What do you call the equivalent of "Cardinal directions" in a hex-grid?
In a square grid, the concept of "Cardinal Directions" refers to the set of directional vectors {[0,+1],[0,-1],[+1,0][-1,0]}, aka EAST, WEST, NORTH, and SOUTH.
In a hexagonal grid, the equivalent set (that is, directions along the intuitive 'major' lines), depends on the orientation of the hexagons. For pointy-tipped hexagons (what I'm using), in axial co-ordinates it's {[+1,0],[0,-1],[-1,0],[0,+1],[-1,+1],[+1,-1]}, aka WEST, EAST, NORTHWEST, SOUTHEAST, SOUTHWEST, and NORTHEAST.
What would you call this set?
Alternatively, "the six directions"
There simply isn't enough ambiguity in relevant directions on a hex map to need more specificity than that, or at least not often enough that a specific term has gained general use.
For that matter, I rarely see "cardinal directions" in board games either - "orthagonal" (and "diagonal") are much more common.

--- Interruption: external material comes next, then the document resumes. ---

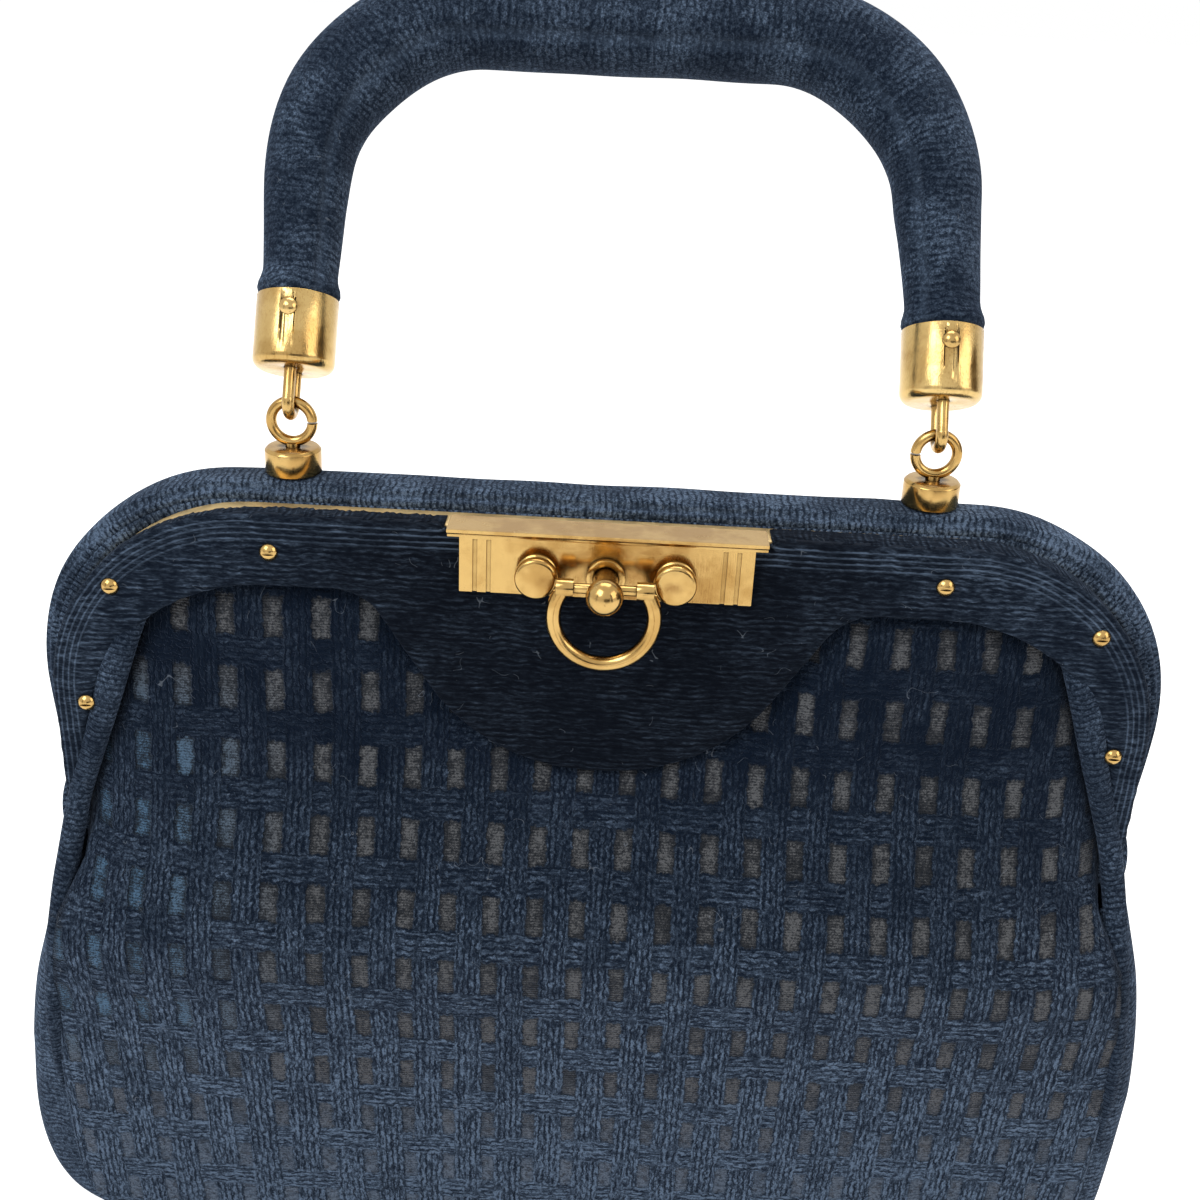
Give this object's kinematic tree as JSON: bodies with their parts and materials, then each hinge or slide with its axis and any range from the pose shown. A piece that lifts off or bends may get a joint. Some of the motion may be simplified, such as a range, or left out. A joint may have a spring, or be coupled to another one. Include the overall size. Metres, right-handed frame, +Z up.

Unless your game is very strongly real-world inspired, i.e using historical maps as layout, I'd consider it a metric with six cardinal directions, state it at the very beginning and go with it.
If I am moving on either a square grid, or in normal (Newtonian 3D) space, the four cardinal directions make sense (plus the two vertical ones, for normal space). (There are exceptions: some societies have "ahead/behind" and "towards/away from the river", for instance. Hell, in Pittsburgh we sometimes use "up/downriver" and "towards/away from the river"!) Additionally, they are orthogonal, which is a huge advantage.
Are you asking from the POV of the PCs/game tokens, who (presumably) don't see the hexagonal grid projected onto their world? They'd likely still use cardinal directions.
Or are you asking from the POV of the players? Moving one square northwest makes sense, but these are really not "directions" when one moves two or more squares. "One west and then one northwest" is klugey. OTOH, "North by northwest", "168 degrees", or "22 degrees west of north" all are real-world examples.
If you're only asking about the player POV of one-unit moves, then the set "W, NW, NE, E, SE, SW" would seem to make sense.